Issues with oudated ports / GitHub

Ryan Schmidt ryandesign at macports.org
Fri Oct 7 10:24:21 PDT 2016


> On Oct 7, 2016, at 12:07 PM, Marcel Bischoff <marcel at herrbischoff.com> wrote:
> 
> On 16/10/07, Ryan Schmidt wrote:
>>> While the latter examples are just minor differences, especially
>>> things
>>> like ghc, fontforge an pandoc are either completely broken and/or
>>> severely outdated. I'm not trying to badmouth anyone or anything, just
>>> pointing to the higher (successful) update rate in Homebrew.
>>> 
>>>>> If time and manpower is the problem, wouldn't it be better to move to a
>>>>> GitHub-based approach like Homebrew does?
>>>> 
>>>> That doesn't necessarily fix the problem. It's worth noting that there already is a plan to transition to github.
>>> 
>>> Why is that? Also: what do you think the problem actually is and how to
>>> rectify it? I'd be very interested to hear that.
>> 
>> The problem is: somebody needs to do the correct work to update each of
>> those ports to the latest version. In many cases, tickets are already
>> filed, and you can look them up to see what the current status is; if
>> you don't find a ticket, please file a new one. In some cases, such as
>> boost, pandoc, ghc, there are serious issues preventing the update. If
>> Homebrew has solved those problems, great, maybe we can crib from them.
> 
> Again, I was under the impression that to be a port maintainer you would
> actually need to maintain the port. In this case, checking out what
> Homebrew is doing and trying to implement it the MacPort way. As this
> does not appear to be the case, I guess when things are broken, they are
> just considered being broken.
> 
> I don't see any concrete discussion as to why certain ports would not
> build, nor any kind of coordination between different port maintainers.
> This may very well be my fault due to selective perception on my part.
> I'm just a bit confised as to why one project can figure it out while
> another lags months or years behind in certain areas.
> 
> I'll be sure to devote some time to help solve long-standing issues. The
> proper mailing list to discuss those issues is this one I presume?
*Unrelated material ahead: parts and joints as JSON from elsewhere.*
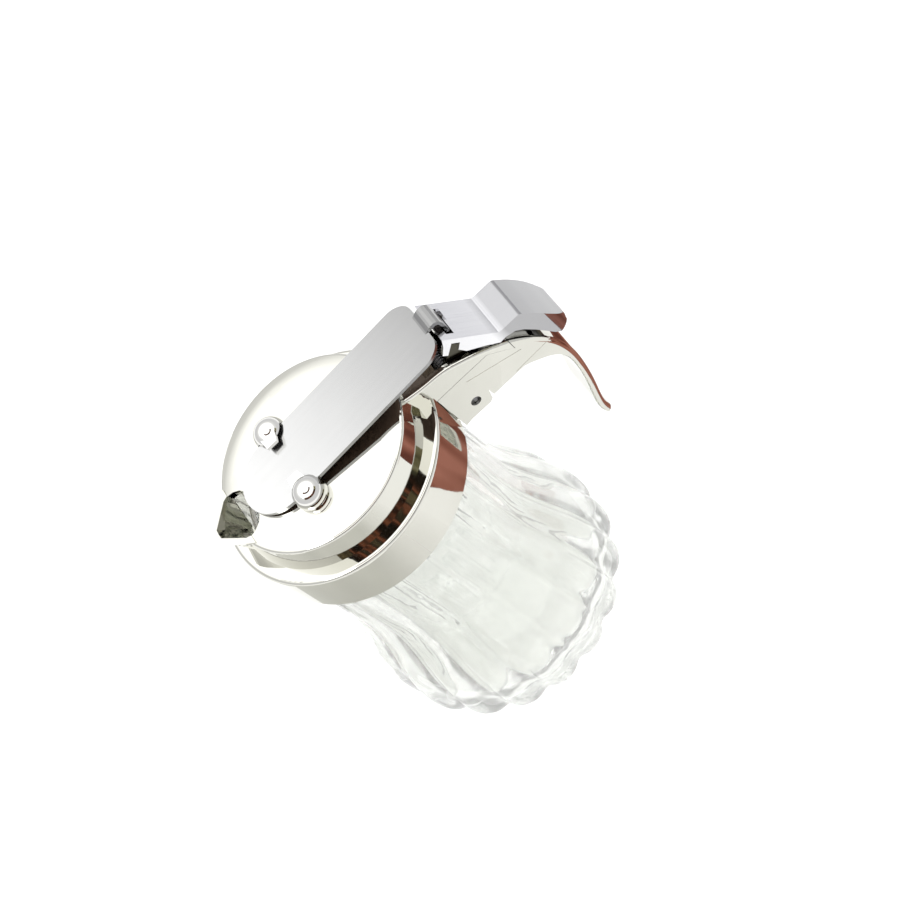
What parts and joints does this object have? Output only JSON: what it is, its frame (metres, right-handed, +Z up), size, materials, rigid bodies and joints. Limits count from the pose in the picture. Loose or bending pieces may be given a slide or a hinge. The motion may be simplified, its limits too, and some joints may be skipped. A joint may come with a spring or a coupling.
{
  "type": "honey dispenser",
  "caption": "Fluted bell-shaped glass honey dispenser with a chromed screw lid, a pouring beak under a sliding gate, a sprung thumb lever and a hooked handle.",
  "frame": {"origin": "centre of the jar's base, on the surface it stands on", "axes": "+Z up along the jar's axis; the beak points to -X and the handle to +X; XZ is the plane of symmetry"},
  "size_m": [0.106, 0.0756, 0.1084],
  "materials": {
    "glass": "clear pressed glass",
    "chrome": "polished chrome plating",
    "steel_sheet": "satin",
    "steel_wire": "dark drawn wire",
    "seal": "matt"
  },
  "bodies": {
    "jar": {"glass_jar": "glass"},
    "seal": {"lid_gasket": "seal"},
    "lid": {"lid_shell": "chrome", "guide_near": "chrome", "guide_far": "chrome", "lever_pin": "steel_wire", "torsion_spring": "steel_wire", "handle": "chrome", "handle_pin": "steel_wire"},
    "lever": {"thumb_lever": "steel_sheet"},
    "gate": {"gate_plate": "steel_sheet"}
  },
  "joints": [
    {"name": "lid_lift", "type": "slide", "parent": "jar", "child": "seal", "axis": [0, 0, 1], "range_m": [0, 0.005]},
    {"name": "lid_turn", "type": "hinge", "parent": "seal", "child": "lid", "pos_m": [0, 0, 0.0914], "axis": [0, 0, 1], "range_deg": [0, 360]},
    {"name": "lever_press", "type": "hinge", "parent": "lid", "child": "lever", "pos_m": [0.03825, 0, 0.092], "axis": [0, -1, 0], "range_deg": [0, 48], "stiffness_Nm_per_rad": 0.05, "springref_deg": 60.16},
    {"name": "gate_slide", "type": "slide", "parent": "lid", "child": "gate", "axis": [-1, 0, 0], "range_m": [0, 0.0113]}
  ],
  "couplings": [
    {"joint": "lid_lift", "follows": "lid_turn", "m_per_rad": 0.00079577},
    {"joint": "lever_press", "follows": "gate_slide", "rad_per_m": 74.13}
  ]
}
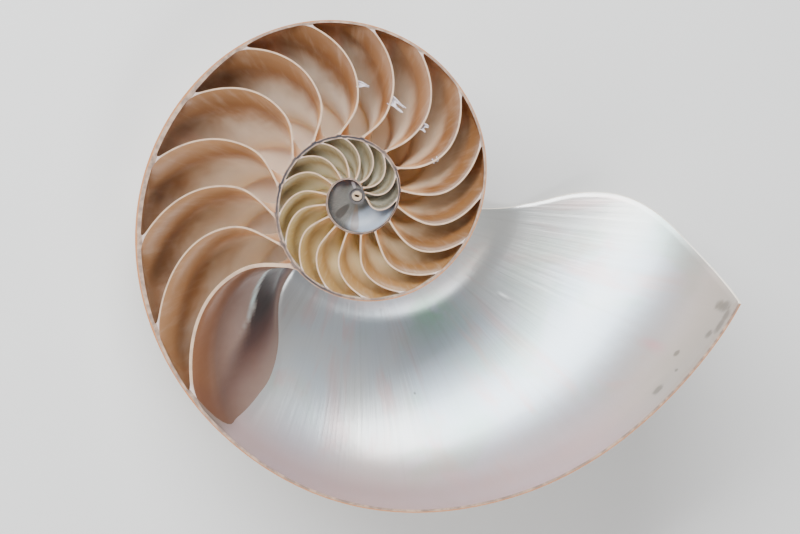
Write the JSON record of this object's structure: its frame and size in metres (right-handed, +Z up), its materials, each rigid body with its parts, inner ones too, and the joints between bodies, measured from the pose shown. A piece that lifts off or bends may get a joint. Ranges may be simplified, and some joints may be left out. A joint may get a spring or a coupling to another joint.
{
  "type": "nautilus shell half",
  "caption": "Half of a chambered nautilus shell, cut through its middle plane so the spiral of chambers lies open, resting on its rounded side.",
  "frame": {"origin": "middle of the footprint of the whole half, on the surface it rests on", "axes": "+Z up from the surface, on the side where the shortest extent lies, with the cut face looking up about fourteen degrees off level; +X along the longest extent, towards the tip of the opening; +Y across, towards the top of the coil"},
  "size_m": [0.1626, 0.1342, 0.0561],
  "materials": {
    "shell_half": "glossy nacre inside, smooth porcelain outside"
  },
  "bodies": {
    "root": {"shell_half": "shell_half"}
  },
  "joints": []
}
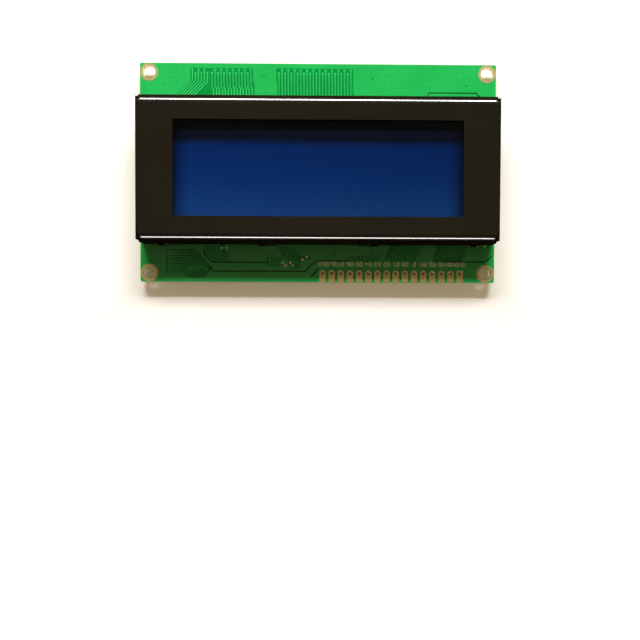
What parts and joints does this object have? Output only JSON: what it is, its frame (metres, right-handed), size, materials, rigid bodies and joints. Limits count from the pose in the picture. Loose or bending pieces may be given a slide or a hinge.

To take boost as an example, I've explained in the ticket why I haven't updated it: it's a lot of work:

https://trac.macports.org/ticket/50671

You have to test that each port that depends on boost still builds, and we've already discovered some that don't. boost is notorious for not caring about backward compatibility. For each project that failed to build, we would have to figure out why and how to fix it.

I'm one of the maintainers of boost but I don't have the time to do all that testing and fixing right now, and haven't all year, because I have been busy trying to plan and coordinate moving MacPorts and other macOS forge projects over to GitHub. The other maintainer has evidently not had time either. The port is marked openmaintainer, so any other developer is welcome to do the work; nobody has yet done so.

So therefore, the port remains at an older version, which, to my knowledge, works fine. This is better than simply upgrading the port to a newer version and breaking other ports.